There is an answer; but it is an answer whose force is not felt till the mind has learnt in the furnace of deep affliction that man is nothing but a transient appearance, and that God is the only intrinsic reality. God gives the answer through His prophet Ezekiel (20:9):

"I wrought for my name's sake, that it should not be polluted before the heathen, among whom they were, in whose sight I made myself known unto them, in bringing them forth out of the land of Egypt".

This answer is identical with what we read in the above-quoted psalm:

"He saved them for his name's sake that he might make his mighty power to be known" (Psa. 106:8).

It is a first principle of the subject, therefore, that Israel's deliverance from Egypt and organization into a nation was irrespective of Israel's state, and was wholly a measure with divine aims, with the promotion of which Israel as a nation in the first instance had very little sympathy. Yet it was needful that they should be brought into a state of willingness to co-operate, and finally into a state of fitness for use as an instrument in the work.

These two objects were secured by the admirable methods adopted. As regards the first, Israel was brought into great affliction. Egypt's jealousy was excited in reference to Israel's increase and prosperity; and Pharaoh's suggestion found a ready response among his people, that they should "deal wisely" with the alien race and set over them taskmasters to afflict them.

"And the Egyptians made the children of Israel to serve with rigour, and they made their lives bitter with hard bondage in mortar and in brick, and in all manner of service in the field."

Finally they ordered the destruction of all male Hebrew babies in the hope of stopping their increase. No wonder that

"the children of Israel sighed by reason of the bondage, and they cried, and their cry came up unto God".

The persecution continued at least 80 years, for we find Moses himself cast out as a babe under the edict for the drowning of the children, and we find the oppression in full rigour when he stands before Pharaoh at 80 years of age to demand their release.

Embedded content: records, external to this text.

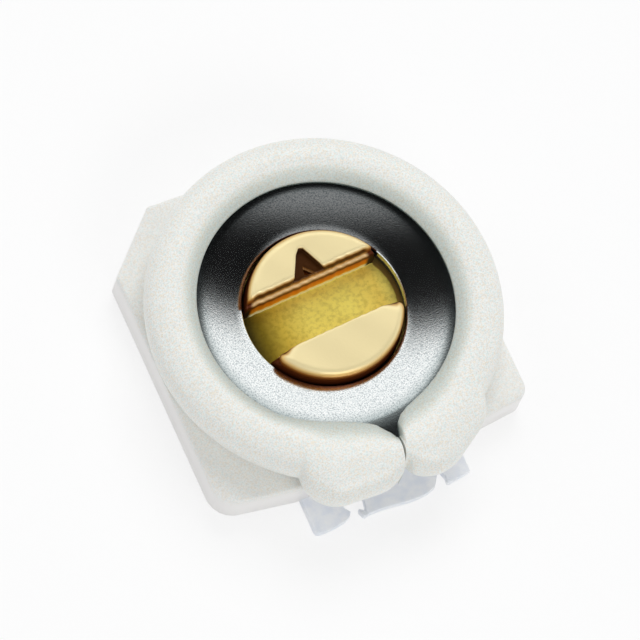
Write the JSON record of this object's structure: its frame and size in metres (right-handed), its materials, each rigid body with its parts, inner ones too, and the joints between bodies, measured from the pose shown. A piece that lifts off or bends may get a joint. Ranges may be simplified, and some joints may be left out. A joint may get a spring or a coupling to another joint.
{
  "type": "trimmer capacitor",
  "caption": "Surface-mount ceramic trimmer capacitor: moulded case with a split retaining ring, dished metal cover plate, slotted brass driver that turns, and two sheet terminals.",
  "frame": {"origin": "on the driver's axis, in the plane of the terminal soles, which is also the bottom centre of the bounding box", "axes": "+Z along the driver's axis, away from the board; -Y towards the split of the ring and the three-finger terminal; +Y towards the rear tab"},
  "size_m": [0.004, 0.0044, 0.0012],
  "materials": {
    "case_plastic": "moulded, fine grain",
    "satin_steel": "satin, fine blasted grain",
    "brass": "turned and plated, bright",
    "seal_rubber": "matt",
    "ceramic": "lapped ceramic",
    "silver_film": "fired silver, matt",
    "tinned_sheet": "tin plated, satin",
    "spring_metal": "bare spring sheet"
  },
  "bodies": {
    "housing": {"case": "case_plastic", "cover_plate": "satin_steel", "stator_terminal": "tinned_sheet", "rotor_terminal": "tinned_sheet", "spring_washer": "spring_metal"},
    "rotor": {"driver": "brass", "seal_ring": "seal_rubber", "rotor_disc": "ceramic", "rotor_electrode": "silver_film"}
  },
  "joints": [
    {"name": "driver_turn", "type": "hinge", "parent": "housing", "child": "rotor", "pos_m": [0, 0, 0.0006], "axis": [0, 0, 1], "continuous": true}
  ]
}
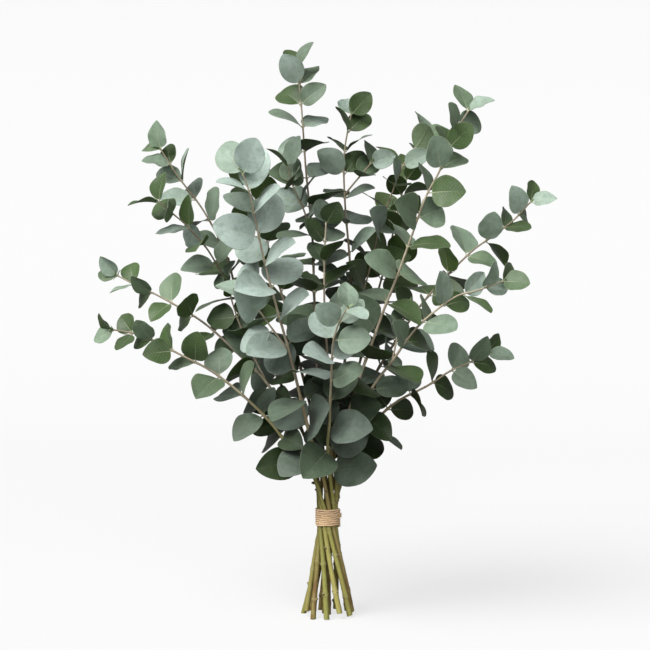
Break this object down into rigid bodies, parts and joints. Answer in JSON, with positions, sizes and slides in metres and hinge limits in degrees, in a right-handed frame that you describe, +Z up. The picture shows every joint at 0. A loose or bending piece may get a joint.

Such a prolonged experience of extreme hardship was well calculated to humble and predispose the nation for what was to come with the arrival of Moses, and it was probably also a punishment for the state of practical apostasy into which Israel had sunk.

Bro Roberts



Israel reaches nationhood in Exodus. It is brought into a new state: that of freedom from bondage. It is given a new constitution: the theocratic. It is provided with a new worship: the Mosaic.

The Exodus brought the Hebrews to a newness of political and religious life. The Law limited liberty and emphasised responsibility; whilst the Tabernacle granted privilege and provided worship.

The Christadelphian Expositor




Interpreting the symbolism of the law

and its moral teaching


To cultivate the art of this close-focus reading is really the purpose of this study. It thus brings us at once face to face with the very problems which confronted Israel. How shall we understand what we read? To us, as to them, the allegorical character of the Law comes as a challenge to our powers of spiritual discernment: They, in order to behold those "wondrous things" contained within it, had first to decipher and translate its symbols into plain language. So have we; and it is precisely this which constitutes the peculiar difficulty of our study.

Our path as we proceed is strewn with pitfalls. So much in the first place depends purely on interpretation. Secondly, because of the peculiar idiom* [an expression whose meaning is not predictable from the usual grammatical rules of a language or from the usual meanings of its constituent elements ] of the Law, the process of interpretation has to be largely intuitive, thus dangerously subjective. 

Thirdly, intuition varies so considerably from person to person that a solution which commends itself to some as clear and conclusive strikes others as being fanciful and inadmissible. At every stage in our study we are all alike in danger both of seeing too much in the Law and of seeing too little.

Our difficulties therefore are considerable. An initial error of interpretation can have the gravest consequences. If we assign a false meaning to any given symbol and then proceed to interpret other related symbols in terms of that first mistake, confusion will increase at every stage. The actual decipherment of the symbolism must therefore be undertaken with the utmost caution.

The only safe technique to adopt is one which allows of the periodic testing and retesting of the validity of each interpretation which suggests Itself.

WORKING RULES

The following are the actual principles which will guide us as we endeavour to convert the symbolism of the Law into that plain moral instruction which it was meant, in the first instance, to give to Israel.

1. It shall be axiomatic [self evident], throughout, that the idiom of the Law has a rational and consistent basis.

2. No interpretation which commends itself on the grounds of inherent probability shall be adopted (except tentatively) for that cause alone.

3ยท Only if the Law happens to yield no clues to the meaning of a symbol shall such clues be sought elsewhere in Scripture.